Children’s Climate Suit Faces Tough Appeals Review

Appellate judges questioned whether the courts have the power to order the government to address climate change and if they must recognize a new constitutional right to do it.

The case “is a dagger in the heart of the separation of powers,” argued Jeffrey Clark, DOJ attorney, during an hour-long hearing in a landmark lawsuit by children seeking to force climate reforms. The arguments were before the 9th US Circuit Court of Appeals Tuesday in Portland, Ore.

On the other side, Julia Olson attorney for the 21 youths said, “These defendants are violating [the youths’] Fifth Amendment rights. The government should be ordered to prepare a national energy plan to move the country away from fossil fuels.”

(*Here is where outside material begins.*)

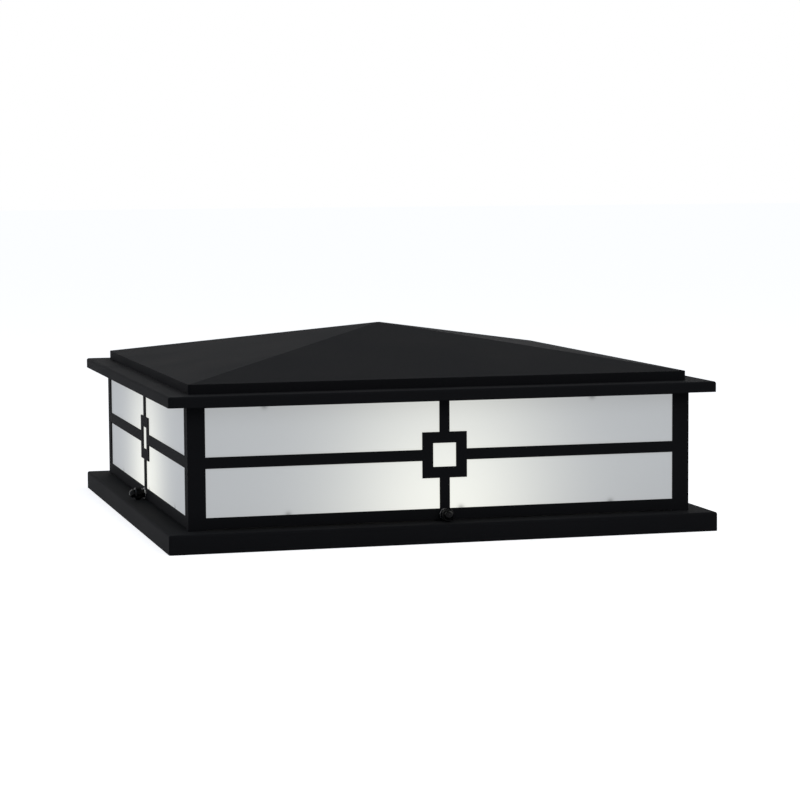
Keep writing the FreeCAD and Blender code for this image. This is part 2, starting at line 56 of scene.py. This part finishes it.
# A square deck post cap light: powder-coated sheet metal, frosted panels with a painted glow that
# stands in for one low lamp, and a ribbed thumb nut at the middle of each side. Metres, in the frame
# of the CAD model.

MM = 0.001
SIDES = ("front", "right", "back", "left")
QUARTER = math.pi / 2


def middle_of(node):
    low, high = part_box(node)
    return (Vector(low) + Vector(high)) / 2


def size_of(node):
    low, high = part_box(node)
    return Vector(high) - Vector(low)


# Node graphs

class Value:
    """A socket that can be used in Python sums. Each operator adds a Math node."""

    def __init__(self, graph, socket):
        self.graph = graph
        self.socket = socket

    def maths(self, operation, first, second=0.0):
        return self.graph.node("ShaderNodeMath", {0: first, 1: second}, operation=operation)

    def __add__(self, other):
        return self.maths("ADD", self, other)

    def __mul__(self, other):
        return self.maths("MULTIPLY", self, other)

    def __sub__(self, other):
        return self.maths("SUBTRACT", self, other)

    def __rsub__(self, other):
        return self.maths("SUBTRACT", other, self)

    def __truediv__(self, other):
        return self.maths("DIVIDE", self, other)

    def __pow__(self, other):
        return self.maths("POWER", self, other)

    def __rpow__(self, other):
        return self.maths("POWER", other, self)

    __radd__ = __add__
    __rmul__ = __mul__

    def clipped(self):
        return self.maths("MINIMUM", self.maths("MAXIMUM", self, 0.0), 1.0)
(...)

 Both sides faced tough grilling from the three-judge panel in the case.

“The question is whether this branch of government (judiciary) has authority to issue the remedy you seek,” Judge Andrew Hurwitz told Olson. “You present compelling evidence that we have a real problem. It may even rise to criminal neglect. The question is whether we have the authority to act.”

Climate Lawsuit

The lawsuit, filed in 2015 against the United States by 21 youth plaintiffs, alleges the government has violated their rights by encouraging and allowing activities that significantly harmed their right to life and liberty. It seeks to force the government to adopt methods for reducing greenhouse gas emissions.

Similar suits have failed in the past, but this one gained traction in 2016 when U.S. District Judge Ann Aiken in Oregon upheld the idea that access to a clean environment was a fundamental right and allowed the case to proceed.

The government has appealed asking that the case be dismissed.

Clark argued that the case is an attack on separation of powers that would give the courts unlimited power and that the plaintiffs don’t even have the right to sue, known as standing. 

Hurwitz pressed on standing, asking if “rogue raiders were coming across the Canadian border and kidnapping children and the executive branch fails to act” would that create standing?

“No,” Clark said, “the legal remedy, however painful, is to remove the officials from office. It is not for the judiciary to take over.”

Judge Mary Murguia quizzed Olson about how the court could fashion a remedy. “We’re not striking down anything. We would be affirmatively telling the government to do something. I’m trying to tell if we have ever done anything on that scale.”

Olson pointed to the 1954 landmark Supreme Court case, Brown v. Board of Education, in which the high court ordered all the school districts in the country to desegregate.

“When such a fundamental right is violated it is the duty of the courts to issue a systemic injunction,” Olson argued.

She suggested that the court could rely on existing constitutional rights without establishing a new right, but Hurwitz pounced.

“It is surprising, the breadth of your argument. You may be right, but you’re asking us to do a lot of new stuff,” he said.


This case grew out of the Oregon non-profit group, Our Children’s Trust, which has filed cases against states and the federal government seeking to force them to mitigate the effects of climate change.

By 2018, there were more than 1,000 such lawsuits filed in 24 countries, with the vast majority in the US.

The case was argued in Portland, Ore., before Judges Murguia, Hurwitz and visiting California Judge Josephine Staton.

The panel did not rule but will issue a written opinion in coming weeks.